→ **SUPPLIED RECORDS**
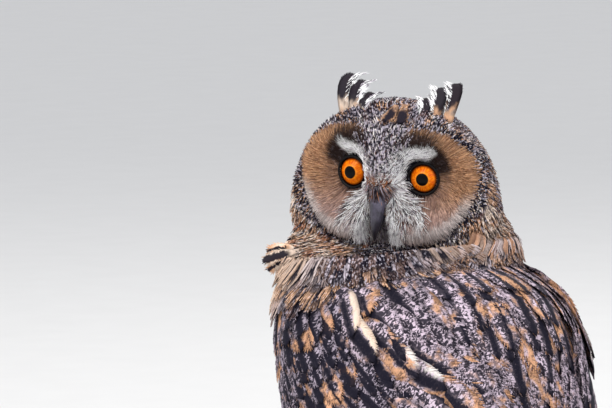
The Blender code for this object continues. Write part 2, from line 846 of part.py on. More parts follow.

--

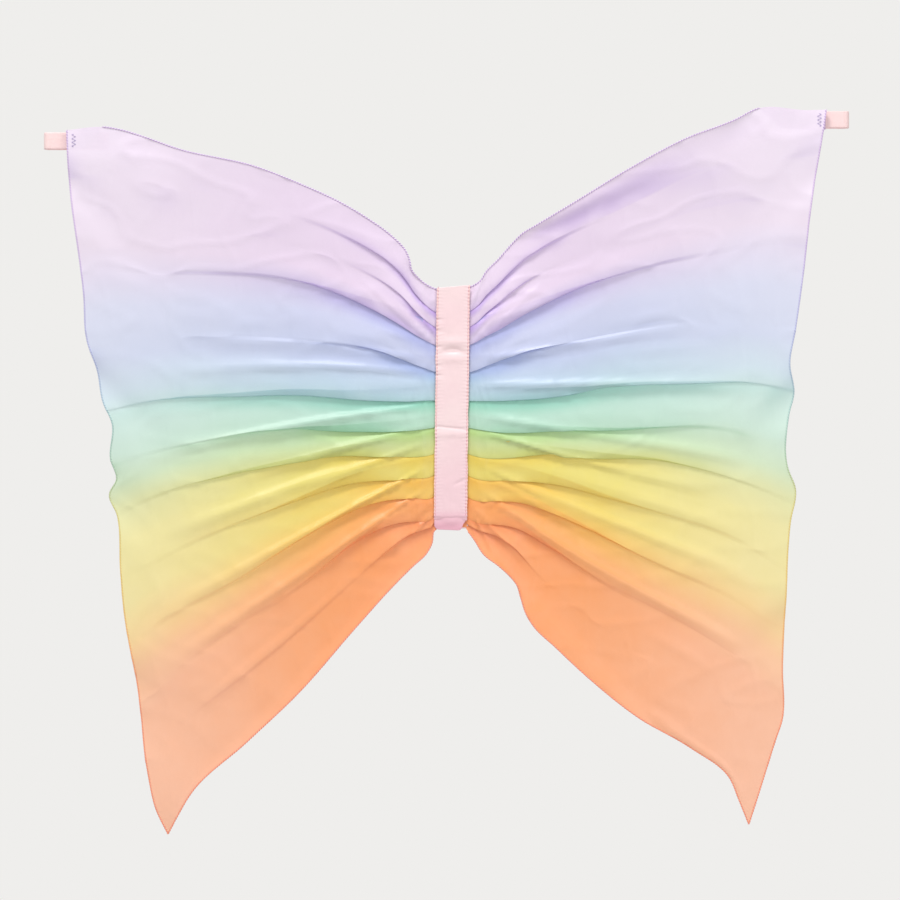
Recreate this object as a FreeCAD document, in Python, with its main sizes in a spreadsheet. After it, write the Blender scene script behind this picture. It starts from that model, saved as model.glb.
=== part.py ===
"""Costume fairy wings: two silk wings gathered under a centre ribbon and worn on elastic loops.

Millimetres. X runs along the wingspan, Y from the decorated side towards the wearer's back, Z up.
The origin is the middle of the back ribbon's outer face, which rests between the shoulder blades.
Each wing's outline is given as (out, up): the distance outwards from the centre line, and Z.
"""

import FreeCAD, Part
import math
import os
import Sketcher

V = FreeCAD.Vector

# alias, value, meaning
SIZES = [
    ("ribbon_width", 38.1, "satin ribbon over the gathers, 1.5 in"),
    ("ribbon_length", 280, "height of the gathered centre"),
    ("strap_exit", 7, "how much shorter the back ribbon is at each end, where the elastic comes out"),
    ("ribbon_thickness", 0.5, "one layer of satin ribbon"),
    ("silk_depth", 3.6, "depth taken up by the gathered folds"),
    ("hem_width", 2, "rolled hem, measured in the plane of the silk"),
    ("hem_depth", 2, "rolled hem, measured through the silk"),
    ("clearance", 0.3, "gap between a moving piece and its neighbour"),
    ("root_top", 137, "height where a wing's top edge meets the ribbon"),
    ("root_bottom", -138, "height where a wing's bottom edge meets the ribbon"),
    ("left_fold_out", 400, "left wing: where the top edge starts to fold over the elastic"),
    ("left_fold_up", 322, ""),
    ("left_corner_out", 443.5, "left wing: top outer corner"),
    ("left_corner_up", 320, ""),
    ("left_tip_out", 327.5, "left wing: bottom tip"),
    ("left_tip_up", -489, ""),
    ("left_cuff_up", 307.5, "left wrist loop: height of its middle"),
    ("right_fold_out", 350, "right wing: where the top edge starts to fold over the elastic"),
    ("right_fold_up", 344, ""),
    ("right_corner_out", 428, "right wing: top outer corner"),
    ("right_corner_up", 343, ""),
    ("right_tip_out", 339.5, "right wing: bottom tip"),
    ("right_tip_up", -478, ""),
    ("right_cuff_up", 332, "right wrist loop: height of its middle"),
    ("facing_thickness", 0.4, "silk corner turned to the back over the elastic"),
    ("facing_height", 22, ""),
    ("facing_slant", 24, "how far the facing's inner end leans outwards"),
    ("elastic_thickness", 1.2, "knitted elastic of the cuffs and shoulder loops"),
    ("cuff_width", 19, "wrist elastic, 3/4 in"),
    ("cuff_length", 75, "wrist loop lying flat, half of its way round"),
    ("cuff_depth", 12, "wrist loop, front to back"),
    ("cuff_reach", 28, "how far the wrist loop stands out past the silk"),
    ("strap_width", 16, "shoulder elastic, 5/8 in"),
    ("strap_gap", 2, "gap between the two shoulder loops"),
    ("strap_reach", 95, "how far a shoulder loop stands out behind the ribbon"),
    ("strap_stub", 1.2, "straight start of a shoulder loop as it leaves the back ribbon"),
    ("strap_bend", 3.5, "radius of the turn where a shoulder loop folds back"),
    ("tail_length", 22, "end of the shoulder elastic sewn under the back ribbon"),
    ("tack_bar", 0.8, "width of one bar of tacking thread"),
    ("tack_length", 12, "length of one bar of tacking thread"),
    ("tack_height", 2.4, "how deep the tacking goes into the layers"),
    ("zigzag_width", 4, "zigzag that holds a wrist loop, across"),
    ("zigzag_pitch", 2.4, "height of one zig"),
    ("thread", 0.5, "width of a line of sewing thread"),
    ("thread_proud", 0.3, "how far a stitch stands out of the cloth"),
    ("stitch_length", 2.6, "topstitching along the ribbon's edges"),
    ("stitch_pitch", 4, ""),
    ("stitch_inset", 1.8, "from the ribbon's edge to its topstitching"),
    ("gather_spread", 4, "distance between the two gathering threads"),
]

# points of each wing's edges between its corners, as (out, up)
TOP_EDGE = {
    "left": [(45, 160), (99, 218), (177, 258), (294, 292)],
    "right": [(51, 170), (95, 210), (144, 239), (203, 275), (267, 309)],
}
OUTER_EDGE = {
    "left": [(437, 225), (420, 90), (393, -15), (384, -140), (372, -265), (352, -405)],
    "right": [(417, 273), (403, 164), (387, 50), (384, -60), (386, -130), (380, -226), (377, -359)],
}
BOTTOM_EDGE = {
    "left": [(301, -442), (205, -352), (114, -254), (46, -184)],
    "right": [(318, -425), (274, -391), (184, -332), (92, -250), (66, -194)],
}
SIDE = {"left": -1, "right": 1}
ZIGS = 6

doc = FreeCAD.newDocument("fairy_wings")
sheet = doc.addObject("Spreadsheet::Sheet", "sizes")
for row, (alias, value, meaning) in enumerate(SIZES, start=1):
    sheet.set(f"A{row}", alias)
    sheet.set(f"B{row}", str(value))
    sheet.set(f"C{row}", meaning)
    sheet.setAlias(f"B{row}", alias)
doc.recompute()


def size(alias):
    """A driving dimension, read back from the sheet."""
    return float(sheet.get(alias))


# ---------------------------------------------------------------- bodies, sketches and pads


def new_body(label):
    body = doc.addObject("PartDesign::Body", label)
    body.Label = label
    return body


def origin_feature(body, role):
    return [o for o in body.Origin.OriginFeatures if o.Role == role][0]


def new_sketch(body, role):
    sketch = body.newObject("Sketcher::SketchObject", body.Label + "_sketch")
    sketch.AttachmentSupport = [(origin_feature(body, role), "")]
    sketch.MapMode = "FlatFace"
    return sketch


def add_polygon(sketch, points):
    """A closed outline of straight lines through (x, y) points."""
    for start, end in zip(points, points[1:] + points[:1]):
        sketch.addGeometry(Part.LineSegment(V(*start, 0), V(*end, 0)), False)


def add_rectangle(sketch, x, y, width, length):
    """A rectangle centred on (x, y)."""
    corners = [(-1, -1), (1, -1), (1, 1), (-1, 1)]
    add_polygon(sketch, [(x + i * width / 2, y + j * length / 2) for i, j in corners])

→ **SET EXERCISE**
From the records above, copy out the line with "Recreate this object", the line with "on elastic loops.", and every line between them, word for word.

→ **OUTPUT**
Recreate this object as a FreeCAD document, in Python, with its main sizes in a spreadsheet. After it, write the Blender scene script behind this picture. It starts from that model, saved as model.glb.
=== part.py ===
"""Costume fairy wings: two silk wings gathered under a centre ribbon and worn on elastic loops.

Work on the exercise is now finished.